A focal point of this study is the examination of a significant German policy reform in 2011, which effectively slashed the net household income of welfare-receiving parents by 18% in the year following a child’s birth. This reform altered the parental leave benefits (PLB) status for welfare beneficiaries, representing a substantial financial shift for these families.

Literature Review: U.S. and U.K. Studies

In the United States, research until the 1990s primarily showed a mild positive effect of increased child-related welfare benefits on fertility. However, newer studies exploring the impact of family caps introduced mixed results, highlighting the complexity of this relationship. In contrast, the United Kingdom’s studies on welfare reforms, particularly those focusing on the Working Families’ Tax Credit, revealed an increase in fertility rates among certain groups, like women in couples, further complicating the understanding of the relationship between welfare benefits and fertility.

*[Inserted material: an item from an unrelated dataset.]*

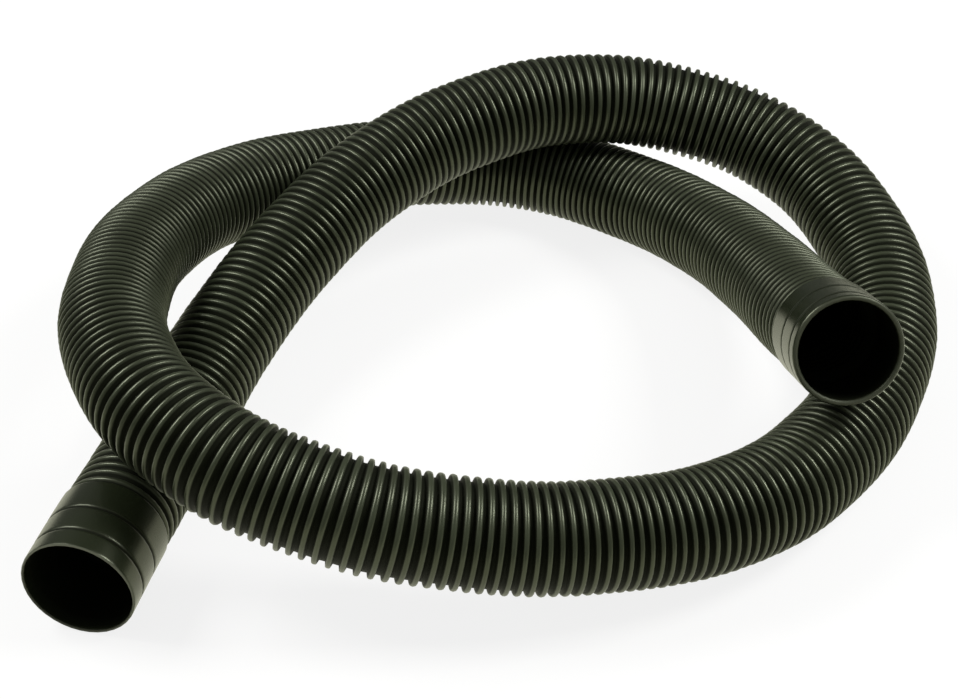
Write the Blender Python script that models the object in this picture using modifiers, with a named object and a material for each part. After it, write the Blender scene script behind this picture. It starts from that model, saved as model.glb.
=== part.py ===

Analyzing Institutions and Data

A crucial aspect of this study is its in-depth examination of Germany’s welfare and parental leave benefits system. Understanding these mechanisms is vital to grasp the implications of the 2011 reform. The paper employs a robust empirical strategy to dissect the impact of this policy change on the fertility behavior of welfare recipients, utilizing a comprehensive data set from the German Federal Employment Agency.

Empirical Findings and Policy Implications

The study’s key finding is a noticeable reduction in fertility among welfare recipients following the reform, indicating a lower income elasticity of fertility in this group compared to the general population. This reduction was particularly pronounced among families with more than one child and those with lower educational levels.

The analysis reveals that the reform led to a considerable decline in fertility, which persisted for several years, suggesting a long-term impact on the family planning decisions of welfare recipients. The results were consistent across various subgroups, reinforcing the conclusion that the reform significantly affected fertility rates.

Bottomline & Broader Implications

The study’s findings offer a new perspective in the literature on welfare benefits and fertility. It challenges the prevailing notion that fertility decisions among welfare-dependent families are excessively driven by financial incentives. Instead, it highlights a more nuanced interaction where welfare recipients exhibit a less pronounced fertility response to changes in welfare benefits compared to the general population.

This research carries significant implications for policymakers and social planners. It suggests that concerns about heightened fertility reactions among welfare recipients in response to benefit changes may be overstated. Thus, when deliberating on the appropriate levels of child-related welfare benefits, policymakers should consider this study’s findings, which indicate a moderate fertility response among welfare beneficiaries.

In conclusion, this study contributes critical evidence to the ongoing debate on the nexus between welfare benefits and fertility. Utilizing a large-scale, detailed data set and focusing on specific, significant policy reform, it provides robust insights into the fertility behavior of welfare recipients. These insights are invaluable for shaping future welfare policies, ensuring they are informed by empirical evidence rather than assumptions about the fertility motivations of welfare-dependent families.